On 31st December I attempted to log on to my Facebook account, only to get the following message: “Account Disabled
Your account has been disabled by an administrator. If you have any questions or concerns, you can visit our FAQ page here.”
“Opportunity for growth and general knowledge enhancement,” I thought. So away I went to trawl Google and the rather extensive and sleep-inducing Facebook terms, conditions etc. Here’s what I’ve learned so far:
Cyberspace is awash with forum discussions about the experience of having one’s Facebook account disabled – or even worse (some folks have had their entire profile deleted permanently). It seems that Facebook’s administrators have some automated antispam sleuthing software running on their servers. A good idea in principle – and Facebook certainly has its share of spammers to contend with. But unfortunately human intervention in the process seems somewhat limited. So one’s chances of getting a real human response to one’s e-mailed questions about why you’ve been disabled and whether it can be reversed, are not really great. I’ve certainly had no response so far, and it’s clear that this is a common experience.
Also a common experience is being entirely clueless as to what you might possibly have done to breach Facebook’s conditions. The automated messages from head office provide no clues, other than drawing your attention to the terms & conditions, which leaves many of us none the wiser. As someone said on one forum – and I agree – it’s entirely reasonable for the administrators to run such automated sleuthing processes, provided that this is accompanied with prompt and thorough processes for investigating reports of “false positives” (geek-speak for people or messages incorrectly rated as spam, etc.). However this doesn’t seem to be the case, which is considered very bad form and rather unprofessional by people in the IT industry. And in similar vein, there are no warning messages about suspect behaviour etc – just ‘sudden death’ suspension. So what happens (quite frequently it seems) is that Facebook users unknowingly trip a wire that gets them disabled, and then simply stay disabled for days, weeks, months, or permanently. Some people have struck it lucky with some personal communication – which may or may not lead to them having their names cleared and accounts reinstated. Others have ended up receiving a final ruling from the administrators advising them that their accounts will not be reinstated and expressing “regret” that reasons cannot be given. Most just hear nothing at all ever.
There’s one interesting blog article here: 13 Reasons your Facebook account will be disabled . Raises many possible clues, but no answers really. From reading that and similar articles and trying to understand the Facebook terms & conditions, here I think is my best guess as to my punishable crime. And may my profligate confessions stand as a warning to other would-be loose-living felons …
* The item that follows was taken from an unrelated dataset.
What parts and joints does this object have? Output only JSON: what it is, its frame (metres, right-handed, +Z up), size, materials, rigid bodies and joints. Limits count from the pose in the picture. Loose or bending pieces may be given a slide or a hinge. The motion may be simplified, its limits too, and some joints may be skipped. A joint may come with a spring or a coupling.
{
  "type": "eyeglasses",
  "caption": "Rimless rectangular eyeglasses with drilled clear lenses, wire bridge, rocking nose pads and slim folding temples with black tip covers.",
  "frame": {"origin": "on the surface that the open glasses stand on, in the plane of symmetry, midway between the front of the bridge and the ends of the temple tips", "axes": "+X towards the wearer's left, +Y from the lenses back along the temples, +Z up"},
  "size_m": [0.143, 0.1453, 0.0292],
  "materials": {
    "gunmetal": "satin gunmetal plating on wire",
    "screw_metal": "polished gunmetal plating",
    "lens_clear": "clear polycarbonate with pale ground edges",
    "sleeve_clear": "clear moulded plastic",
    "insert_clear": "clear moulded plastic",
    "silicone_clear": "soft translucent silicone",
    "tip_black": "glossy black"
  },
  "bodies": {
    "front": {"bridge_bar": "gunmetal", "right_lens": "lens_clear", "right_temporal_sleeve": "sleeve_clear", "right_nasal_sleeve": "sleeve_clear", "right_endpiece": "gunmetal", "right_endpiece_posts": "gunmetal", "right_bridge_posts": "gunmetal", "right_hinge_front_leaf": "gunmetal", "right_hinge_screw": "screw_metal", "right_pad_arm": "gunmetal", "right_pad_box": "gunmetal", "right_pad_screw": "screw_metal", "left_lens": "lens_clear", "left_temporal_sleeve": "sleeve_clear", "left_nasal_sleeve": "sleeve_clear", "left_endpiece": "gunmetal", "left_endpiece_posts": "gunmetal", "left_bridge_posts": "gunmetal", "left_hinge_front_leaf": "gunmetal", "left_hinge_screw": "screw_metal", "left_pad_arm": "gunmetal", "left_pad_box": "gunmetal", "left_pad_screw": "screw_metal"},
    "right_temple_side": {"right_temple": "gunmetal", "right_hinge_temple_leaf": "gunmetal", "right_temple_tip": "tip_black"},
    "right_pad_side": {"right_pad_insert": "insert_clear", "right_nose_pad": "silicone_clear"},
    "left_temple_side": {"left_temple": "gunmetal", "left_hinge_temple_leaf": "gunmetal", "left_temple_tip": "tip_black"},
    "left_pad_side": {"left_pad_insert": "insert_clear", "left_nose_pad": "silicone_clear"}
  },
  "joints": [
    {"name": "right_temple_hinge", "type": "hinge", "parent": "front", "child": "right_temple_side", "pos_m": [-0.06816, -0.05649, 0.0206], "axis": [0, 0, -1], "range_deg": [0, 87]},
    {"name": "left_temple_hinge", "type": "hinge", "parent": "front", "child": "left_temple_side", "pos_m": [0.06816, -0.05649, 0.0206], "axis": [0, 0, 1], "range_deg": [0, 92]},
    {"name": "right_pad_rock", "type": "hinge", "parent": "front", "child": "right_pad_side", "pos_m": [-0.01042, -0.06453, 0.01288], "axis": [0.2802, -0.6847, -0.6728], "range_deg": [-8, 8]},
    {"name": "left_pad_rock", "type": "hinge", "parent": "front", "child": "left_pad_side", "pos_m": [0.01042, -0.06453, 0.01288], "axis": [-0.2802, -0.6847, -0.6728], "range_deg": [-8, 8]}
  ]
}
Facebook’s genre is “social networking”. However it seems that it doesn’t pay to be too liberal with one’s socialising, lest one be judged a spammer. A day or two before my account was disabled I thought to myself in a moment of boredom: “I know – I’ll do some social networking on this great social networking site.” So I set about trawling my longterm memory for names of people who were part of my life at various times in the past 40 years or so, and searching them on Facebook. I hasten to add that this didn’t result in wholesale friend requests – I think I may have lodged 3 in an hour – that’s all the “positive sightings” I had. But what did happen was a fair bit of trawling of long lists of old friends and associates with more generic names. So, you know .. you click on several at random, seeking clues … From what I can gather Facebook’s antispam software gets rather suspicious if a user clicks on too many other users’ profiles in a certain space of time (there’s nothing published about what the offending rate is).
So there it is, for what it may be worth. The sad tale of a young man cut off from society and marooned through wanton loose-living. You may or may not ever meet me on Facebook again. Take my sad tale as a solemn warning as to the perils of excessive social networking. Admonish your children and grandchildren with my story. (It’s just a pity you can’t show them what a social felon looks like … ).